Question: Why can't async be inferred based on the presence of await:

// Hypothetical syntax
public Task<int> GetValue()
{
  // The presence of "await" implies that this is an "async" method.
  await TaskEx.Delay(100);
  return 13;
}

Consider: Backwards compatibility and code readability.

Eric Lippert has the definitive post on the subject. It's also been discussed in blog comments, Channel9, and forums.

To summarize, a single-word await keyword would be too big of a breaking change. The choice was between a multi-word await (e.g., await for) or a keyword on the method (async) that would enable the await keyword just within that method. Explicitly marking methods async is easier for both humans and computers to parse, so they decided to go with the async/await pair.

Inferring "await"

Question: Since it makes sense to explicitly include async (see above), why can't await be inferred based on the presence of async:

// Hypothetical syntax
public async Task<int> GetValue()
{
  // "await" is implied, since this is an "async" method.
  TaskEx.Delay(100);
  return 13;
}

Consider: Parallel composition of asynchronous operations.

At first glance, inferring await appears to simplify basic asynchronous operations. As long as all waiting is done in serial (i.e., one operation is awaited, then another, and then another), this works fine. However, it falls apart when one considers parallel composition.

Parallel composition in the Async CTP is done using TaskEx.WhenAny and TaskEx.WhenAll methods.

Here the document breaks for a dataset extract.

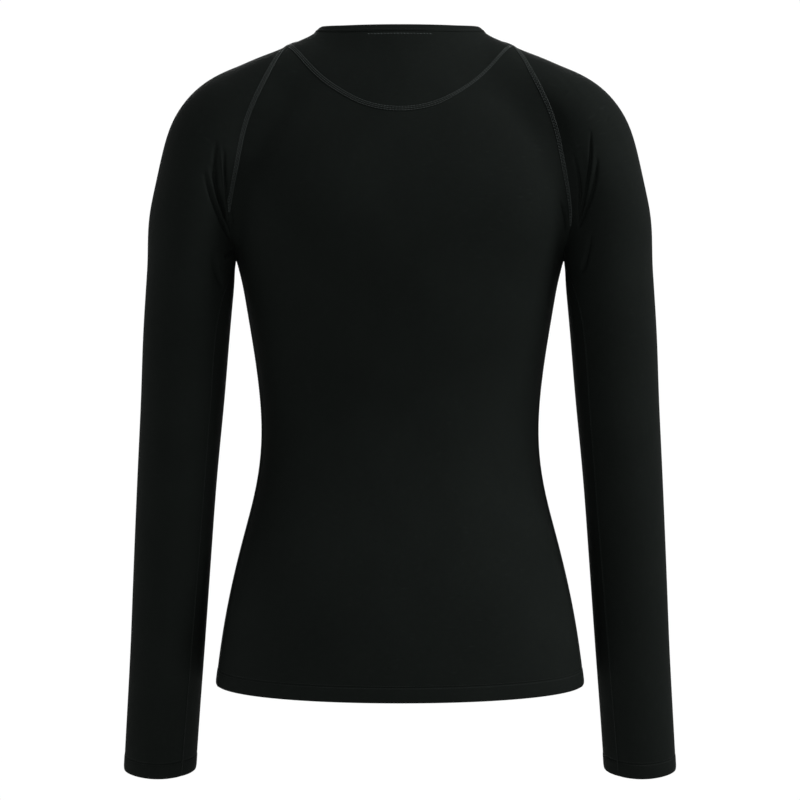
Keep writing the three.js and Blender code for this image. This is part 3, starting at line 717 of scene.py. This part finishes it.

Here's a simple example which starts two operations immediately and asynchronously waits for both of them to complete:

// Actual syntax
public async Task<int> GetValue()
{
  // Asynchronously retrieve two partial values.
  // Note that these are *not* awaited at this time.
  Task<int> part1 = GetValuePart1();
  Task<int> part2 = GetValuePart2();

  // Wait for both values to arrive.
  await TaskEx.WhenAll(part1, part2);

  // Calculate our result.
  int value1 = await part1; // Does not actually wait.
  int value2 = await part2; // Does not actually wait.
  return value1 + value2;
}

In order to do parallel composition, we must have the ability to say we're not going to await an expression.